Torture. Anna est suspendue par les pouces, les mains attachées dans le dos, des poids attachés aux chevilles 

Anna avoue ; elle a agi sur l'injonction du diable  

 

A l'époque, l'accusation de sorcellerie commence à être dépassée. Qualifier Anna d'empoisonneuse limite la portée de l'affaire  

Le Conseil de l'Église protestante condamne Anna à mort, pour empoisonnement 

Des documents sont détruits 

 

*  

 

Jeudi 13 juin 1782. La place publique de Glaris.
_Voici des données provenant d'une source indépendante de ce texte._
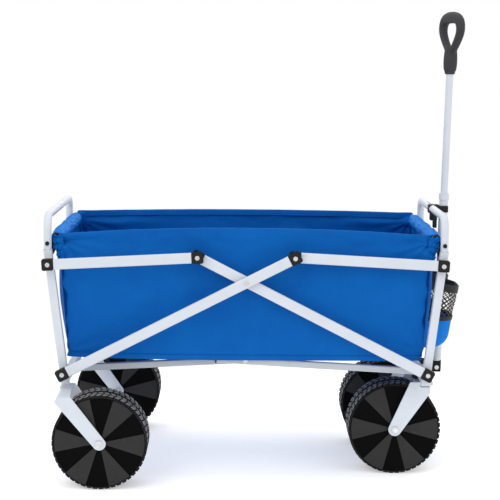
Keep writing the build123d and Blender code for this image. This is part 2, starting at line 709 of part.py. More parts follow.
def grip_body():
    """The loop grip before it is split into its two shells."""
    round_r = GRIP_CORNER
    side = GRIP_WIDTH / 2 - round_r
    high = GRIP_HEIGHT - round_r
    mid = high - 26
    outside = hull(
        Pos(0, NECK_R) * Circle(NECK_R),
        Pos(side, high) * Circle(round_r),
        Pos(-side, high) * Circle(round_r),
    )
    inner_r = round_r - STRAND / 1.4
    hole = hull(
        Pos(0, GRIP_HOLE_FOOT + 6) * Circle(6),
        Pos(side, high - 2) * Circle(inner_r),
        Pos(-side, high - 2) * Circle(inner_r),
        Pos(side - 4, mid) * Circle(inner_r),
        Pos(-side + 4, mid) * Circle(inner_r),
    )
    body = extrude(Plane.YZ * outside, amount=GRIP_THICK / 2, both=True)
    body = fillet(face_edges(body), GRIP_ROUND)
    body -= extrude(Plane.YZ * hole, amount=GRIP_THICK, both=True)
    reach = side + inner_r + 1
    around_hole = [
        edge
        for edge in face_edges(body)
        if abs(edge.center().Y) < reach and GRIP_HOLE_FOOT - 1 < edge.center().Z < high + inner_r
    ]
    body = fillet(around_hole, GRIP_HOLE_ROUND)
    bore = Cylinder(INNER_R + FIT, 2 * GRIP_SOCKET)
    return body - bore


def grip_shells():
    """The front and rear shells of the grip; the rear one has the button's pocket."""
    body = grip_body()
    half = Box(60, 300, 400, align=(Align.MIN, Align.CENTER, Align.CENTER))
    front = body & half
    rear = body & mirror(half, Plane.YZ)
    face = -GRIP_THICK / 2
    pocket = Pos(face, 0, BUTTON_UP) * Rot(0, 90, 0) * Cylinder(BUTTON_R + FIT, 18)
    return grip_place() * front, grip_place() * (rear - pocket)


def lock_button():
    """The push button that frees the inner tube."""
    length = BUTTON_LENGTH
    button = Cylinder(BUTTON_R, length)
    button = fillet(button.edges().sort_by(Axis.Z)[-1:], 1.2)
    centre_x = -GRIP_THICK / 2 - BUTTON_PROUD + length / 2
    return grip_place() * Pos(centre_x, 0, BUTTON_UP) * Rot(0, -90, 0) * button


def storage_clip():
    """The clip on the front carry bar that holds the pole upright."""
    bar_x = post_line_x(POST_TOP_Z)
    pole_x = HANDLE_X + (CARRY_BAR_Z - HANDLE_Z) * tan(radians(HANDLE_LEAN))
    reach = pole_x + CLIP_REACH - bar_x
    block = Pos(reach / 2, 0, 0) * Box(reach, 2 * CLIP_HALF_Y, CLIP_TALL)
    block = Pos(bar_x, 0, CARRY_BAR_Z) * block
    block = fillet(block.edges().filter_by(Axis.Y).sort_by(Axis.X)[-2:], 4)
    block -= rod_y(BAR_TUBE_R + FIT, -60, 60, bar_x, CARRY_BAR_Z)
    slot = Box(60, 2 * OUTER_R + 1.0, 100, align=(Align.MIN, Align.CENTER, Align.CENTER))
    block -= handle_place() * Pos(-OUTER_R - 0.5, 0, CARRY_BAR_Z - HANDLE_Z) * slot
    tongue_top = CARRY_BAR_Z - CLIP_TALL / 2
    tongue = Box(5, 2 * CLIP_HALF_Y, 34, align=(Align.CENTER, Align.CENTER, Align.MAX))
    return block + Pos(bar_x + BAR_TUBE_R + 1, 0, tongue_top + 4) * tongue


def nodes():
    """Every node of the cart, with X from mid-span."""
    long_a, blocks_a = long_bars(-SPAN_HALF, BAR_ANGLE, OUTER_BAR_Y)
    long_b, blocks_b = long_bars(SPAN_HALF, 180 - BAR_ANGLE, INNER_BAR_Y)
    front_top, front_top_blocks = top_bars(INNER_BAR_Y)
    rear_top, rear_top_blocks = top_bars(OUTER_BAR_Y)
    front_grip, rear_grip = grip_shells()
    made = {
        "rear_frame_tubes": to_rear(group(posts(POST_FOOT_Z), cross_tube_body([]))),
        "front_frame_tubes": group(posts(POST_FOOT_Z), cross_tube_body([-CASTER_Y, CASTER_Y])),
        "front_carry_bar": carry_bar([40, 62, 84]),
        "rear_push_bar": to_rear(carry_bar([])),
        "front_plugs": group(carry_plugs(), foot_caps()),
        "rear_bar_plugs": to_rear(carry_plugs()),
        "front_rim_tube": rim_tube(),
        "front_rim_sleeve": rim_sleeve(),
        "front_corner_brackets": corner_brackets(),
        "front_end_panel": end_panel(),
        "front_side_panels": side_panels(),
        "front_floor": floor_half(),
        "front_pivot_pins": frame_pins(INNER_BAR_Y, INNER_BAR_Y, FRONT_RAIL_Y),
        "rear_pivot_pins": to_rear(frame_pins(OUTER_BAR_Y, OUTER_BAR_Y, REAR_RAIL_Y)),
        "long_bars_a": long_a,
        "long_bar_a_blocks": blocks_a,
        "long_bar_a_rivets": group(cross_rivets(), knuckle_rivets()),
        "long_bars_b": long_b,
        "long_bar_b_blocks": blocks_b,
        "front_top_bars": front_top,
        "front_top_bar_blocks": front_top_blocks,
        "rear_top_bars": to_rear(rear_top),
        "rear_top_bar_blocks": to_rear(rear_top_blocks),
        "rear_top_bar_rivets": to_rear(knuckle_rivets()),
        "front_floor_rails": floor_rail(FRONT_RAIL_Y, True),
        "rear_floor_rails": to_rear(floor_rail(REAR_RAIL_Y, False)),
        "front_rail_caps": rail_caps(),
        "front_rail_rivets": rail_rivets(),
        "rear_forks": both_sides(rear_fork()),
        "rear_axles": both_sides(axle_bolt(-REAR_AXLE_X, REAR_WHEEL_Y)),
        "caster_sockets": caster_sockets(),
        "cup_pockets": cup_pockets(),
        "handle_bracket": handle_bracket(),
        "handle_pin": handle_pin(),
        "handle_foot": handle_foot(),
        "handle_outer_tube": outer_pole(),
        "handle_collar": pole_collar(),
        "handle_inner_tube": inner_pole(),
        "grip_front_shell": front_grip,
        "grip_rear_shell": rear_grip,
        "lock_button": lock_button(),
        "storage_clip": storage_clip(),
    }
    for name in ("rim_tube", "rim_sleeve", "corner_brackets", "end_panel", "side_panels", "floor"):
        made["rear_" + name] = to_rear(made["front_" + name])
    for side, sign in (("right", -1), ("left", 1)):
        fork, bolt, nut = caster_fork(), axle_bolt(CASTER_AXLE_X, CASTER_Y), stem_nut()
        hardware = group(bolt, nut)
        if sign < 0:
            fork, hardware = mirror(fork, Plane.XZ), mirror(hardware, Plane.XZ)
        made[f"caster_{side}_fork"] = fork
        made[f"caster_{side}_hardware"] = hardware
        for end, x, y in (("rear", -REAR_AXLE_X, REAR_WHEEL_Y), ("front", CASTER_AXLE_X, CASTER_Y)):
            made[f"{end}_{side}_wheel"] = wheel_halves(x, sign * y)
            made[f"{end}_{side}_tyre"] = tyre(x, sign * y)
    return made


def middle_shift(made):
    """How far the cart moves along X to stand centred on the origin."""
    boxes = [shape.bounding_box() for shape in made.values()]
    return -(min(box.min.X for box in boxes) + max(box.max.X for box in boxes)) / 2


def main():
    made = nodes()
    shift = middle_shift(made)
    os.makedirs("parts", exist_ok=True)
    for name, shape in made.items():
        placed = Compound([Pos(shift, 0, 0) * solid for solid in shape.solids()])
        export_step(placed, f"parts/{name}.step")
    print(len(made), "nodes, shift", round(shift, 4))


if __name__ == "__main__":
    main()
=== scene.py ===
"""Looks of a folding beach cart: cloth tub, powder coated frame, moulded wheels and a soft studio."""

import math

import bmesh
import bpy
from mathutils import Matrix, Vector, noise


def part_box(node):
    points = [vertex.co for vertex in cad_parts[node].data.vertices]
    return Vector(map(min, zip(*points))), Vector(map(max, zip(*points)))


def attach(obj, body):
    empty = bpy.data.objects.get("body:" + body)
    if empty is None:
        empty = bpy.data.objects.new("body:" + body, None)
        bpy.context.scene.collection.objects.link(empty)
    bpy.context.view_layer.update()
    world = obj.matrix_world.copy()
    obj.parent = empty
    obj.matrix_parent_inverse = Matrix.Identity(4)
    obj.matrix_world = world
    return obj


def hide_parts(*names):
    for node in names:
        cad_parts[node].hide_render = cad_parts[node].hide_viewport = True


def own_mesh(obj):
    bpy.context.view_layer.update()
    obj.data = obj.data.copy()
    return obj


bl_info = {
    "name": "Beach cart looks",
    "version": (1, 0, 0),
    "blender": (4, 5, 0),
    "location": "View3D > Sidebar > Cart",
    "description": "Cloth, tyres, wheels, pockets and finishes of a folding beach cart",
    "category": "Object",
}

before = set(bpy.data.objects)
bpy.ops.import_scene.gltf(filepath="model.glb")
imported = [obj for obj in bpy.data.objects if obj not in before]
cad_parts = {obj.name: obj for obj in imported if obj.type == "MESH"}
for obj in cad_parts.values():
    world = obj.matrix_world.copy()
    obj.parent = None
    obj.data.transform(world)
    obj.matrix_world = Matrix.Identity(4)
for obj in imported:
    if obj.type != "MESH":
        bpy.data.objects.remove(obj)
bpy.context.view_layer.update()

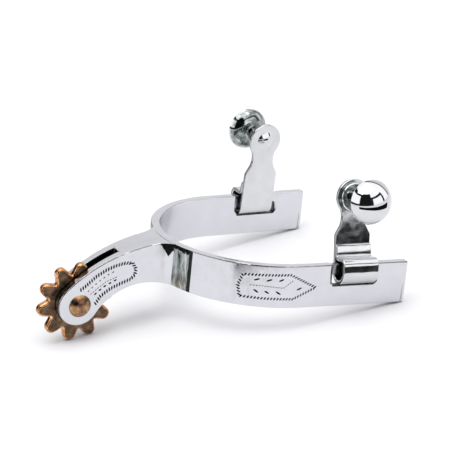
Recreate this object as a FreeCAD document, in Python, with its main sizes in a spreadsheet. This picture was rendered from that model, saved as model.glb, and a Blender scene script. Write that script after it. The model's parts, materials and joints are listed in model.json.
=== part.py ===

L'échafaud  

 

La foule, bruyante 

 

Le bourreau tranche la tête d'Anna Göldi (48 ans)  

 

Son corps est enterré sous l'échafaud, hors de toute terre consacrée  

 

Walter Hauser, journaliste. « Après le procès, le Dr Tschudi demande un document officiel, attestant qu'il n'a jamais soumis Anna Göldi à l'acte de chair » 

 

 

Soumis à la censure, les journaux suisses ne rendent pas compte du jugement et de l'exécution 

 

L'affaire passionne la presse allemande 

Deux journalistes se rendent à Glaris, dont Heinrich Ludwig Lehmann 1754–1828 

 

Dans la commune, des habitants sont révoltés par cette barbarie d'un autre temps 

 

Le greffier durant le procès, Johann Melchior Kubli, permet discrètement aux journalistes, d'accéder à des pièces du dossier 

Les aveux d'Anna ont été extorqués sous la torture. Le procès est inique 

 

Publiés en 1782 et 1783, les reportages des journalistes sont lus dans toute l'Europe 

 

 

*** 

 

 

Novembre 2007. Procédure de réhabilitation  

 

Mercredi 27 août 2008. Conseil du canton de Glaris. A l'unanimité  

En 1782, la servante Anna Göldi a été condamnée et exécutée, à l'âge de quarante-huit ans, pour avoir empoisonné au moyen d'aiguilles magiques, la fille de son employeur  

Anna Göldi était innocente 

Un meurtre judiciaire  

L'instance était illégale. La justice, arbitraire.